If we are to believe what he says in his pamphlet, Tolstoy has never been able to see any merit in Shakespeare, and was always astonished to find that his fellow-writers, Turgenev, Fet and others thought differently. We may be sure that in his unregenerate days Tolstoy’s conclusion would have been: “You like Shakespeare—I don’t. Let’s leave it at that.” Later, when his perception that it takes all sorts to make a world had deserted him, he came to think of Shakespeare’s writings as something dangerous to himself. The more pleasure people took in Shakespeare, the less they would listen to Tolstoy. Therefore nobody must be allowed to enjoy Shakespeare, just as nobody must be allowed to drink alcohol or smoke tobacco. True, Tolstoy would not prevent them by force. He is not demanding that the police shall impound every copy of Shakespeare’s works. But he will do dirt on Shakespeare, if he can. He will try to get inside the mind of every lover of Shakespeare and kill his enjoyment by every trick he can think of, including—as I have shown in my summary of his pamphlet—arguments which are self-contradictory or even doubtfully honest.
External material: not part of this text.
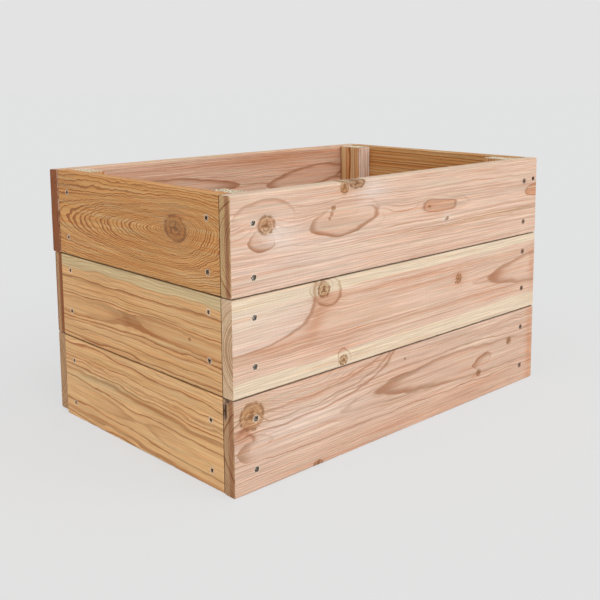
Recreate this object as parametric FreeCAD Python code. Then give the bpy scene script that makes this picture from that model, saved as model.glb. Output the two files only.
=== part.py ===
"""Raised garden bed: an open-bottomed box of sawn softwood boards, three tiers high.

Twelve boards stand on edge in three tiers. The long front and back boards run the whole length
and cover the ends of the short left and right boards. A batten stands upright in each inside
corner, and every board end is held to its batten by two countersunk wood screws, so each board
has four screws. The box has no floor, because the planting soil rests on the ground.

Units are millimetres. X runs along the bed, Y from front to back and Z up. The origin is on the
ground, in the middle of the bed.
"""

import FreeCAD, Part
import math
import os

from FreeCAD import Placement, Rotation, Vector

# Boards
LONG_BOARD_LENGTH = 750.0
SHORT_BOARD_LENGTH = 450.0
BOARD_WIDTH = 145.0
BOARD_THICKNESS = 24.0
BOARD_EDGE_ROUND = 3.0
TIER_GAP = 1.0
CORNER_GAP = 0.8
BACK_BOARD_STAGGER = 1.5
BACK_LOW_BOARD_TRIM = 5.0

# Corner battens: the wide face lies against the short boards
BATTEN_ALONG_BED = 34.0
BATTEN_ACROSS_BED = 60.0
BATTEN_EDGE_ROUND = 2.0
BATTEN_BELOW_RIM = 2.0
BATTEN_ABOVE_GROUND = 5.0

# Screws: countersunk wood screws with a six-lobed drive
SCREW_LENGTH = 50.0
THREAD_DIAMETER = 4.5
THREAD_LENGTH = 30.0
SHANK_DIAMETER = 3.3
HEAD_DIAMETER = 8.8
HEAD_RIM = 0.4
TIP_LENGTH = 5.0
TIP_FLAT_DIAMETER = 0.6
HEAD_SUNK = 0.5
DRIVE_LOBE_DIAMETER = 3.95
DRIVE_WAIST_DIAMETER = 2.85
DRIVE_DEPTH = 2.0

# Fits between the screws and the wood
HOLE_CLEARANCE = 0.25
HEAD_CLEARANCE = 0.1
DRILL_OVERRUN = 1.0

# Where the screws of the long boards sit: up from the board's lower edge, down from its upper edge
TIERS = ("low", "middle", "top")
LOWER_SCREW_INSET = {"low": 33.0, "middle": 41.0, "top": 25.0}
UPPER_SCREW_INSET = {"low": 35.0, "middle": 32.0, "top": 42.0}
# The screws of the short boards sit this much higher, so that the screws that cross them miss
CROSSING_STEP = {"low": -6.0, "middle": 6.0, "top": 6.0}

# Derived sizes
INSIDE_WIDTH = SHORT_BOARD_LENGTH + 2 * CORNER_GAP
OUTSIDE_WIDTH = INSIDE_WIDTH + 2 * BOARD_THICKNESS
TIER_PITCH = BOARD_WIDTH + TIER_GAP
RIM_HEIGHT = len(TIERS) * TIER_PITCH - TIER_GAP
BATTEN_X = LONG_BOARD_LENGTH / 2 - BOARD_THICKNESS - BATTEN_ALONG_BED / 2
BATTEN_Y = INSIDE_WIDTH / 2 - BATTEN_ACROSS_BED / 2

# Each side is built as if it were the front, facing -Y, and is then turned about Z.
# Its entries: turn in degrees, middle to outer face, board length, middle to batten's centre line
SIDES = {
    "front": (0, OUTSIDE_WIDTH / 2, LONG_BOARD_LENGTH, BATTEN_X),
    "right": (90, LONG_BOARD_LENGTH / 2, SHORT_BOARD_LENGTH, BATTEN_Y),
    "back": (180, OUTSIDE_WIDTH / 2, LONG_BOARD_LENGTH, BATTEN_X),
    "left": (270, LONG_BOARD_LENGTH / 2, SHORT_BOARD_LENGTH, BATTEN_Y),
}
LONG_SIDES = ("front", "back")
UP = Vector(0, 0, 1)


def eased_bar(size, radius, grain):
    """A box with its lowest corner at the origin, and the edges that run along the grain rounded."""
    bar = Part.makeBox(*size)
    limit = 0.45 * min(s for s, g in zip(size, grain) if not g)
    along = [e for e in bar.Edges if abs(e.tangentAt(0).dot(Vector(*grain))) > 0.5]
    return bar.makeFillet(min(radius, limit), along)


def turned(profile):
    """The solid that a closed profile of (radius, depth) points sweeps about +Y, depth along +Y."""
    points = [Vector(radius, depth, 0) for radius, depth in profile]
    face = Part.Face(Part.makePolygon(points + points[:1]))
    return face.revolve(Vector(0, 0, 0), Vector(0, 1, 0), 360)


def drive_recess():
    """The six-lobed socket in a screw's head, sunk from the head's top along +Y."""
    lobe, waist = DRIVE_LOBE_DIAMETER / 2, DRIVE_WAIST_DIAMETER / 2

    def at(radius, degrees):
        angle = math.radians(degrees)
        return Vector(radius * math.cos(angle), 0, radius * math.sin(angle))

    middle = (lobe + waist) / 2
    arcs = []
    for turn in range(0, 360, 60):
        arcs.append(Part.Arc(at(middle, turn - 15), at(lobe, turn), at(middle, turn + 15)))
        arcs.append(Part.Arc(at(middle, turn + 15), at(waist, turn + 30), at(middle, turn + 45)))
    face = Part.Face(Part.Wire([arc.toShape() for arc in arcs]))
    return face.extrude(Vector(0, DRIVE_DEPTH, 0))


def screw():
    """One screw, with the top of its head at the origin, driven along +Y."""
    head, shank, thread = HEAD_DIAMETER / 2, SHANK_DIAMETER / 2, THREAD_DIAMETER / 2
    neck = HEAD_RIM + head - shank
    thread_start = SCREW_LENGTH - THREAD_LENGTH
    tip_start = SCREW_LENGTH - TIP_LENGTH
    body = turned([
        (0, 0), (head, 0), (head, HEAD_RIM), (shank, neck), (shank, thread_start),
        (thread, thread_start), (thread, tip_start), (TIP_FLAT_DIAMETER / 2, SCREW_LENGTH),
        (0, SCREW_LENGTH),
    ])
    return body.cut(drive_recess())


def screw_hole():
    """What one screw takes out of the board and the batten, from in front of the board, along +Y.

    The head seats on the countersink, the board's hole is wide, and the batten holds the thread.
    """
    head, thread = HEAD_DIAMETER / 2, THREAD_DIAMETER / 2
    mouth, wide = head + HEAD_CLEARANCE, thread + HOLE_CLEARANCE
    seat = HEAD_SUNK + HEAD_RIM
    return turned([
        (0, -DRILL_OVERRUN), (mouth, -DRILL_OVERRUN), (mouth, seat), (head, seat),
        (wide, seat + head - wide),
        (wide, BOARD_THICKNESS), (thread, BOARD_THICKNESS),
        (thread, HEAD_SUNK + SCREW_LENGTH - TIP_LENGTH),
        (TIP_FLAT_DIAMETER / 2, HEAD_SUNK + SCREW_LENGTH), (0, HEAD_SUNK + SCREW_LENGTH),
    ])


def tier_floor(tier):
    """The height of a tier's lower edge."""
    return TIERS.index(tier) * TIER_PITCH


def screw_heights(side, tier):
    """The heights of a board's lower and upper screws."""
    lower = tier_floor(tier) + LOWER_SCREW_INSET[tier]
    upper = tier_floor(tier) + BOARD_WIDTH - UPPER_SCREW_INSET[tier]
    step = 0 if side in LONG_SIDES else CROSSING_STEP[tier]
    return lower + step, upper + step


def screw_places(side, tier):
    """Where a board's four screws enter its outer face, with the side facing -Y."""
    _, face, _, across = SIDES[side]
    return [Vector(x, -face, z) for x in (-across, across) for z in screw_heights(side, tier)]


def board_blank(side, tier):
    """A board before it is drilled, with the side facing -Y."""
    _, face, length, _ = SIDES[side]
    trim = BACK_LOW_BOARD_TRIM if (side, tier) == ("back", "low") else 0
    size = (length, BOARD_THICKNESS, BOARD_WIDTH - trim)
    shift = 0
    if side == "back":
        shift = BACK_BOARD_STAGGER if tier == "top" else -BACK_BOARD_STAGGER
    blank = eased_bar(size, BOARD_EDGE_ROUND, (1, 0, 0))
    blank.translate(Vector(shift - length / 2, -face, tier_floor(tier) + trim))
    return blank


def batten_blank(x_side, y_side):
    """A corner batten before it is drilled. x_side and y_side are -1 or 1."""
    height = RIM_HEIGHT - BATTEN_BELOW_RIM - BATTEN_ABOVE_GROUND
    size = (BATTEN_ALONG_BED, BATTEN_ACROSS_BED, height)
    blank = eased_bar(size, BATTEN_EDGE_ROUND, (0, 0, 1))
    corner = Vector(x_side * BATTEN_X, y_side * BATTEN_Y, BATTEN_ABOVE_GROUND)
    blank.translate(corner - Vector(BATTEN_ALONG_BED / 2, BATTEN_ACROSS_BED / 2, 0))
    return blank


def on_side(shape, side):
    """A copy of a shape made for the front, turned to its own side."""
    copy = shape.copy()
    copy.Placement = Placement(Vector(), Rotation(UP, SIDES[side][0])).multiply(copy.Placement)
    return copy


def copies_at(shape, places):
    """One copy of a shape at each place."""
    return [shape.translated(place) for place in places]


def save(name, shape):
    """Writes one named piece, and prints what it is."""
    shape.exportStep(os.path.join("parts", name + ".step"))
    box = shape.BoundBox
    size = f"{box.XLength:.1f} x {box.YLength:.1f} x {box.ZLength:.1f}"
    print(f"{name}: {len(shape.Solids)} solid(s), {size} mm, valid {shape.isValid()}")


def make_boards_and_screws():
    """Writes the twelve boards and their screws, and returns every screw hole where it lies."""
    one_screw = screw()
    one_hole = screw_hole()
    holes = []
    for side in SIDES:
        for tier in TIERS:
            places = screw_places(side, tier)
            board_holes = copies_at(one_hole, places)
            board = board_blank(side, tier).cut(Part.makeCompound(board_holes))
            sunk = [place + Vector(0, HEAD_SUNK, 0) for place in places]
            screws = Part.makeCompound(copies_at(one_screw, sunk))
            save(f"{side}_board_{tier}", on_side(board, side))
            save(f"{side}_board_{tier}_screws", on_side(screws, side))
            holes += [on_side(hole, side) for hole in board_holes]
    return holes


def make_battens(holes):
    """Writes the four corner battens, drilled by the screws that reach them."""
    for x_name, x_side in (("left", -1), ("right", 1)):
        for y_name, y_side in (("front", -1), ("back", 1)):
            blank = batten_blank(x_side, y_side)
            reaching = [hole for hole in holes if hole.BoundBox.intersect(blank.BoundBox)]
            save(f"corner_batten_{y_name}_{x_name}", blank.cut(Part.makeCompound(reaching)))


os.makedirs("parts", exist_ok=True)
make_battens(make_boards_and_screws())
print(f"outside {LONG_BOARD_LENGTH} x {OUTSIDE_WIDTH} x {RIM_HEIGHT} mm")
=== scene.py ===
"""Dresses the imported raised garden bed, and sets it on a pale studio floor.

The frame gives every piece its place and size. Each board and batten is a drilled bar of softwood
with its own growth rings and knots, the screws have threads and six-lobed sockets, and the sawn
ends carry torn fibres. The figure of the wood is a solid one: rings round a pith line behind the
board, bent by swells and knots, so that faces, edges and end grain agree.

Lengths in the tables and properties are in millimetres unless a property says otherwise. A bar's
own frame has x along the grain, y into the bar from its outer face and z across the outer face.
"""

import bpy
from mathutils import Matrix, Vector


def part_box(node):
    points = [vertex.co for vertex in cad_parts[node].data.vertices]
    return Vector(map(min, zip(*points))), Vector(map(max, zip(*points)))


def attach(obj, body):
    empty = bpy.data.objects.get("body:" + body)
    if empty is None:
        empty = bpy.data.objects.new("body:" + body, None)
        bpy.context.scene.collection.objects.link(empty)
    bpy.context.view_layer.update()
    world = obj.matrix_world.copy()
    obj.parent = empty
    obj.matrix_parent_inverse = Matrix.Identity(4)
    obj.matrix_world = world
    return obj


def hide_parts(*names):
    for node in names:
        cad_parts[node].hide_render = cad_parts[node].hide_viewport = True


bl_info = {
    "name": "Raised garden bed",
    "version": (1, 0, 0),
    "blender": (4, 5, 0),
    "location": "3D View > Sidebar > Garden bed",
    "description": "Boards, battens, screws and a studio for a raised garden bed",
    "category": "Object",
}

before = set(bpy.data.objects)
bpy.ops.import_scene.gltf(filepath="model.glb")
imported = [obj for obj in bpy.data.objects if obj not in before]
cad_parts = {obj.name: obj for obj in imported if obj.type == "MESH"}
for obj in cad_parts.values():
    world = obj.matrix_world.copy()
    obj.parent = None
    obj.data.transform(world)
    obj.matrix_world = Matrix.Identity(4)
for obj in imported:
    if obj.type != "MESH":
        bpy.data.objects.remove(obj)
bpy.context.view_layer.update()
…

But finally the most striking thing is how little difference it all makes. As I said earlier, one cannot answer Tolstoy’s pamphlet, at least on its main counts. There is no argument by which one can defend a poem. It defends itself by surviving, or it is indefensible. And if this test is valid, I think the verdict in Shakespeare’s case must be “not guilty.” Like every other writer, Shakespeare will be forgotten sooner or later, but it is unlikely that a heavier indictment will ever be brought against him. Tolstoy was perhaps the most admired literary man of his age, and he was certainly not its least able pamphleteer. He turned all his powers of denunciation against Shakespeare, like all the guns of a battleship roaring simultaneously. And with what result? Forty years later Shakespeare is still there completely unaffected, and of the attempt to demolish him nothing remains except the yellowing pages of a pamphlet which hardly anyone has read, and which would be forgotten altogether if Tolstoy had not also been the author of War and Peace and Anna Karenina.